Anyway, the point of this rambling is to sing out my praises for Waterstones. It is a shop that is continuously besieged by its foes. Firstly, it faced cheap online books from Amazon.

“This is the end for the high street bookshop,” proclaimed all and sundry. Many bookshops, sadly, did fall by the wayside, but not Waterstones. It got up from the blow, shook itself down, opened a few in-store coffee shops, invited some famous authors to do public 
readings and weathered the storm.

The next threat came from the world of technology. The Kindle and all its manifestations appeared on the market and suddenly books were not just old hat, they were heavy items that you did not want to carry around. Why limit yourself to one holiday book when you could download 10, 20, 30 titles on to your tablet? There were vast numbers of column inches dedicated to the great debate: ‘Book or Kindle?” And once more, Waterstones weathered the storm, going so far as stocking Kindles in its stores and facing the enemy full on.
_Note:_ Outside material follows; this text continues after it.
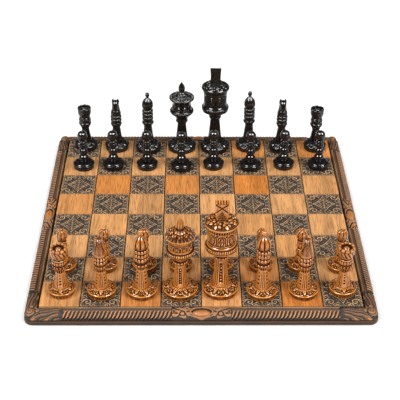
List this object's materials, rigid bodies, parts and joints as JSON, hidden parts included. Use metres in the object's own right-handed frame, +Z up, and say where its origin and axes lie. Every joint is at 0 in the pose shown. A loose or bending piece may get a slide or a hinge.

And now this – a second offensive from Amazon. Not content with flooding the market with cheap books and forcing most independent book shops out of business, the online shopping giant is now going against the very model that made it a success – being a never-ending bookshop that was not reliant on having books on its shelves. Amazon is opening its first bookshop in the USA and it is expected to open stores in the UK soon.

It is an assault to Waterstones’ very heartland and one that, if the opening salvos are anything to go by, will be the bloodiest battle yet. The managing director of Waterstones, James Daunt, has already said that “I very much hope that it falls flat on its face.”

Over in this corner of West Norfolk, this ardent Waterstones fan is also hoping that Amazon falls flat on its face.